Grzech śmiertelny to, czy tylko połowiczny? Any przecież nie szło zapytać, to i wysłuchałam, co mnie ominęło w niedzielę na Sablonie. Przede wszystkim: że pięknie jednak wyszło. Lepiej niż rok temu, choć ta, co zdawała relację, niewiele widziała, bo choć kościół większy, niż kapliczka w Sokółce, to nie szło nijak się wepchać, taki ścisk. Każdy chciał foty dziecku cykać w końcu, a co? No i jednak jak te małe założyły te rozłożyste suknie, cudne były, naprawdę, w naszych czasach takich nie było, a skąd, to też od razu dzieciarnia, normalnie zgnieciona, więcej miejsca potrzebowała. Tym bardziej, że to ich święto, jakby nie było. Kiwali głową wszyscy.
Choć my pijemy za ich zdrowie, che che!
Pod kościołem podobno już lepiej się działo, ale najlepiej - w restauracji. Do ósmej żeśmy zabalowali normalnie, aż dzieciaki posnęły. U Kaśki robiła ta, co gadała najwięcej, choć torty, piękne i pyszne, że ja cię kręcę, na Anderlechcie zamówiła. Wspaniałe jedzenie, choć po tych pierogach i bigosie to ciężko było zmieścić, ale co robić? Ile razy w życiu dziecko ma komunię, no powiedz Iwona sama powiedz no?
Zgadzam się z nią i tym gorzej zapomnieć, ale powtarzam, nie ma kogo spytać, czy to grzech śmiertelny.
Na to ten najgłośniej gardłujący, na oko Any - gdyż dnia poprzedniego gardłował inaczej, mianowicie wlewając w siebie alkohol - mówi: ale wiecie, że nie wszyscy nasi poszli?
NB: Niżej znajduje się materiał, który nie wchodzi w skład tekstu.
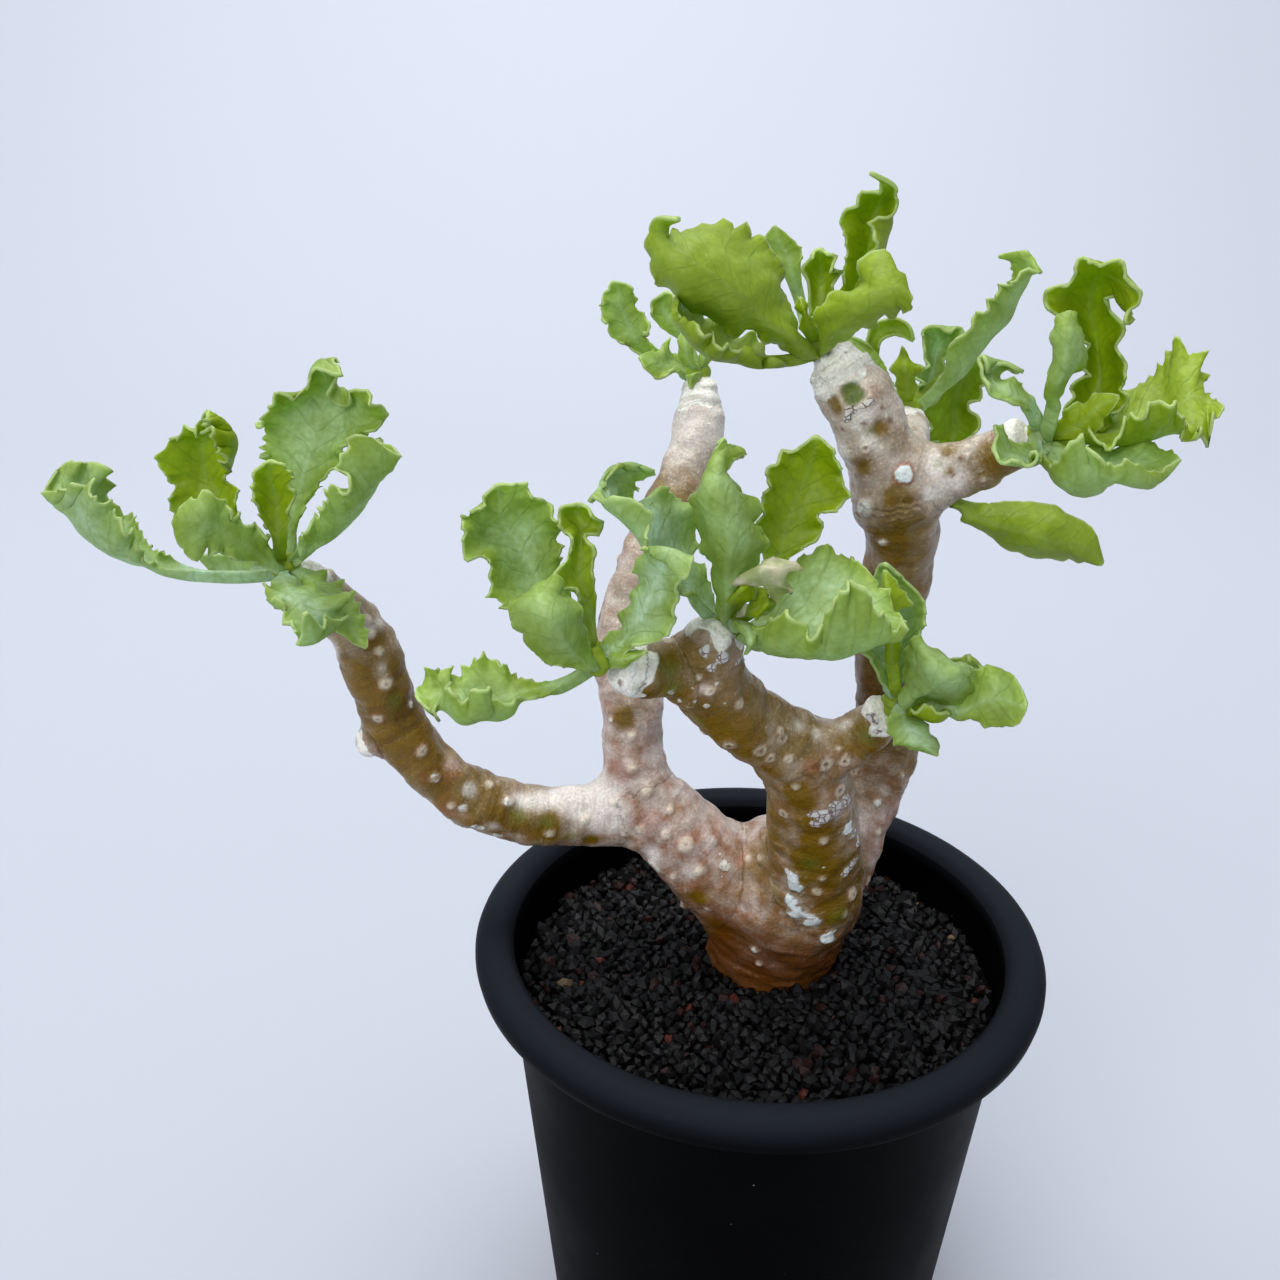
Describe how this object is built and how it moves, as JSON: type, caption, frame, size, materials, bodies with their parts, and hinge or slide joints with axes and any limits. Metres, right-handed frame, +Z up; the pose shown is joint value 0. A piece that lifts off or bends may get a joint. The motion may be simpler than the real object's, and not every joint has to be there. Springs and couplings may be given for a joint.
{
  "type": "potted caudex succulent",
  "caption": "Branching succulent with a swollen, knobbly stem and ruffled blue-green leaves, growing in a round black nursery pot filled with dark crushed lava.",
  "frame": {"origin": "centre of the flat underside of the pot", "axes": "+Z up out of the pot, -Y towards the front, +X to the viewer's right"},
  "size_m": [0.1821, 0.105, 0.228],
  "materials": {
    "pot": "fine satin moulded plastic, a little dusty",
    "gravel": "matt crushed lava grains",
    "stem": "waxy living bark, tan to olive, with pale scars",
    "leaf": "fleshy leaf with a soft blue-grey bloom"
  },
  "bodies": {
    "root": {"pot": "pot", "gravel": "gravel", "stem": "stem", "head_far_left": "leaf", "head_front_left": "leaf", "head_front": "leaf", "head_front_right": "leaf", "head_top": "leaf", "head_behind_right": "leaf", "leaf_low_right": "leaf", "head_right": "leaf", "head_behind_left": "leaf"}
  },
  "joints": []
}
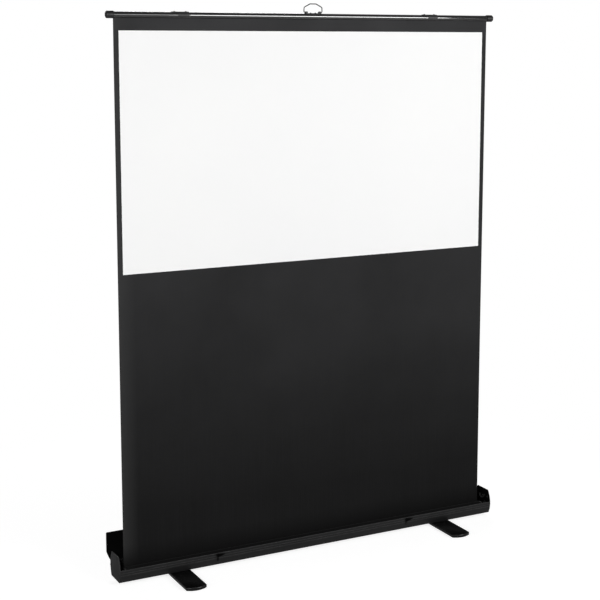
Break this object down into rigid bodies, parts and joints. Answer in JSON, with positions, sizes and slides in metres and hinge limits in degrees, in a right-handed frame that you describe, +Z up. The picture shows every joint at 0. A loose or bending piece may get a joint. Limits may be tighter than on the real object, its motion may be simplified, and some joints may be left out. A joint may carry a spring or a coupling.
{
  "type": "floor-standing projector screen",
  "caption": "Pull-up projection screen on a long base: folding rear arms lift a tube with black-bordered white fabric off a spring roller, with swivel feet and a hinged lid.",
  "frame": {"origin": "on the floor under the middle of the screen, in the plane of the fabric", "axes": "+X to the right seen from the front, +Y to the back, +Z up"},
  "size_m": [1.4228, 0.356, 1.8342],
  "materials": {
    "housing_paint": "fine satin black powder coat",
    "gloss_paint": "gloss black paint",
    "black_plastic": "moulded black plastic",
    "rubber": "soft black rubber",
    "steel": "bright zinc-plated steel",
    "roller_aluminium": "mill-finish tube",
    "black_cloth": "coated black screen cloth",
    "white_cloth": "matte white viewing surface"
  },
  "bodies": {
    "base": {"base_trough": "housing_paint", "end_plate_left": "housing_paint", "end_plate_right": "housing_paint", "plate_screw_left_front": "housing_paint", "plate_screw_left_rear": "housing_paint", "plate_screw_right_front": "housing_paint", "plate_screw_right_rear": "housing_paint", "roller_bracket_left": "black_plastic", "roller_bracket_right": "black_plastic", "spring_shaft": "steel", "latch_keeper_left": "black_plastic", "latch_keeper_right": "black_plastic", "arm_bracket_left": "steel", "arm_bracket_right": "steel", "arm_base_pin_left": "steel", "arm_base_pin_right": "steel", "foot_bolt_left": "steel", "foot_bolt_right": "steel", "tube_rest_left": "gloss_paint", "tube_rest_right": "gloss_paint", "fabric_backing": "black_cloth", "white_surface": "white_cloth"},
    "lid": {"lid": "housing_paint", "lid_hasp_left": "steel", "lid_hasp_right": "steel"},
    "roller": {"roller_tube": "roller_aluminium", "roller_plug_left": "black_plastic", "roller_plug_right": "black_plastic", "fabric_roll": "black_cloth", "roller_spring": "steel"},
    "lower_arm_left": {"lower_arm_left": "housing_paint", "elbow_pin_left": "steel"},
    "upper_arm_left": {"upper_arm_left": "housing_paint"},
    "lower_arm_right": {"lower_arm_right": "housing_paint", "elbow_pin_right": "steel"},
    "upper_arm_right": {"upper_arm_right": "housing_paint"},
    "top_bar": {"top_tube": "gloss_paint", "tube_cap_left": "black_plastic", "tube_cap_right": "black_plastic", "tube_clip_left": "gloss_paint", "tube_clip_right": "gloss_paint", "top_pin_left": "steel", "top_pin_right": "steel", "handle_plate": "gloss_paint", "handle_rivet_left": "gloss_paint", "handle_rivet_right": "gloss_paint", "clip_left_rivet_outer": "gloss_paint", "clip_left_rivet_inner": "gloss_paint", "clip_right_rivet_outer": "gloss_paint", "clip_right_rivet_inner": "gloss_paint"},
    "handle": {"handle_wire": "gloss_paint"},
    "foot_left": {"foot_left": "black_plastic", "foot_sole_left": "rubber"},
    "foot_right": {"foot_right": "black_plastic", "foot_sole_right": "rubber"},
    "hook_left": {"latch_hook_left": "black_plastic"},
    "hook_right": {"latch_hook_right": "black_plastic"}
  },
  "joints": [
    {"name": "lift", "type": "hinge", "parent": "base", "child": "lower_arm_left", "pos_m": [-0.455, 0.01825, 0.03], "axis": [0, 1, 0], "range_deg": [0, 89.29], "deforming": ["fabric_backing", "white_surface"]},
    {"name": "elbow_left", "type": "hinge", "parent": "lower_arm_left", "child": "upper_arm_left", "pos_m": [-0.455, 0.014, 0.9], "axis": [0, 1, 0], "range_deg": [-178.58, 0]},
    {"name": "top_left", "type": "hinge", "parent": "upper_arm_left", "child": "top_bar", "pos_m": [-0.455, 0.011, 1.77], "axis": [0, 1, 0], "range_deg": [0, 89.29]},
    {"name": "lower_right", "type": "hinge", "parent": "base", "child": "lower_arm_right", "pos_m": [0.455, 0.03475, 0.03], "axis": [0, 1, 0], "range_deg": [-89.29, 0]},
    {"name": "elbow_right", "type": "hinge", "parent": "lower_arm_right", "child": "upper_arm_right", "pos_m": [0.455, 0.0305, 0.9], "axis": [0, 1, 0], "range_deg": [0, 178.58]},
    {"name": "lid", "type": "hinge", "parent": "base", "child": "lid", "pos_m": [0, 0.0525, 0.053], "axis": [1, 0, 0], "range_deg": [0, 28]},
    {"name": "handle", "type": "hinge", "parent": "top_bar", "child": "handle", "pos_m": [0, 0, 1.8055], "axis": [1, 0, 0], "range_deg": [-90, 90]},
    {"name": "foot_left", "type": "hinge", "parent": "base", "child": "foot_left", "pos_m": [-0.5, 0, 0.002], "axis": [0, 0, 1], "range_deg": [0, 90]},
    {"name": "foot_right", "type": "hinge", "parent": "base", "child": "foot_right", "pos_m": [0.5, 0, 0.002], "axis": [0, 0, 1], "range_deg": [-90, 0]},
    {"name": "hook_left", "type": "hinge", "parent": "base", "child": "hook_left", "pos_m": [-0.3722, -0.0489, 0.0485], "axis": [0, 1, 0], "range_deg": [-90, 0]},
    {"name": "hook_right", "type": "hinge", "parent": "base", "child": "hook_right", "pos_m": [0.3518, -0.0489, 0.0485], "axis": [0, 1, 0], "range_deg": [-90, 0]},
    {"name": "roller", "type": "hinge", "parent": "base", "child": "roller", "pos_m": [0, -0.01541, 0.038], "axis": [1, 0, 0], "continuous": true}
  ],
  "couplings": [
    {"joint": "elbow_left", "follows": "lift", "ratio": -2},
    {"joint": "top_left", "follows": "lift", "ratio": 1},
    {"joint": "lower_right", "follows": "lift", "ratio": -1},
    {"joint": "elbow_right", "follows": "lift", "ratio": 2}
  ]
}
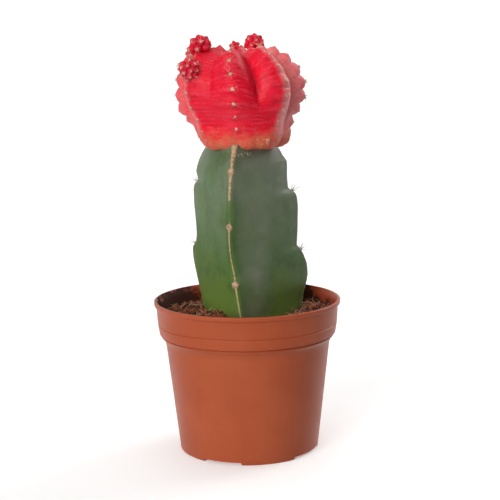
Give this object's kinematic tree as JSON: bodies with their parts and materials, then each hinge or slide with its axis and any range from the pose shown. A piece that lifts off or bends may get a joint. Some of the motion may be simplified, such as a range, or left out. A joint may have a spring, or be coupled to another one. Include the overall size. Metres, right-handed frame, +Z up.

Bo czy wy wiecie, że nie wszystkie dzieci ochrzczone? Że są już tacy, co nie chrzczą i nawet się tym chwalą?
One: nie, no co ty Zbyszek, nie wygłupiaj się. Chyba nie Polacy to, tylko Flamuchy jakieś albo Araby.
On na to: Nasi, nasi! Też nie wierzyłem. Klnę się i do tego kilka innych słów.
One: do czego to doszło. Jak tak żyć można w grzechu w ogóle albo wogle, nie dosłyszałam
Ana: siedzi z niewzruszoną miną i dalej czyta.
Ja: truchleję. Na kształt mocy czy nocy z kolędy.
Czyli wyszło na jaw, gdzie to ja pracuję. Nic więcej ująć ani dodać.
Nie mogę teraz o niczym więcej myśleć. Czuję, że to się obróci przeciwko mojej polskości, mimo żem już nie tym kraju. Może płatków w parku z klombu narwę, wsĻolne, to niczyje, na majowe przynajmniej podlecę po żłobku i okadzę się kadzidłem?
I biję się z myślami, czy chłopaków może by cichcem do tego księdza, co to wszystkich chrzci podobno na Sablonie, na spacer nie wyprowadzić. Dla Any i Romana ratunku już nie ma, ale jak to będzie wyglądało, jak za kilka lat maj nie będzie się kojarzył z niczym następnemu sanżilowskiemu pokoleniu? Może za dobry uczynek i moja niepamięć się odpuści w oparach kadzidła? Że też takim wynarodowionym trzeba przypomnieć o istocie polskości i prawdziwych wartościach, na co mi przyszło, ojej, zapomniałam!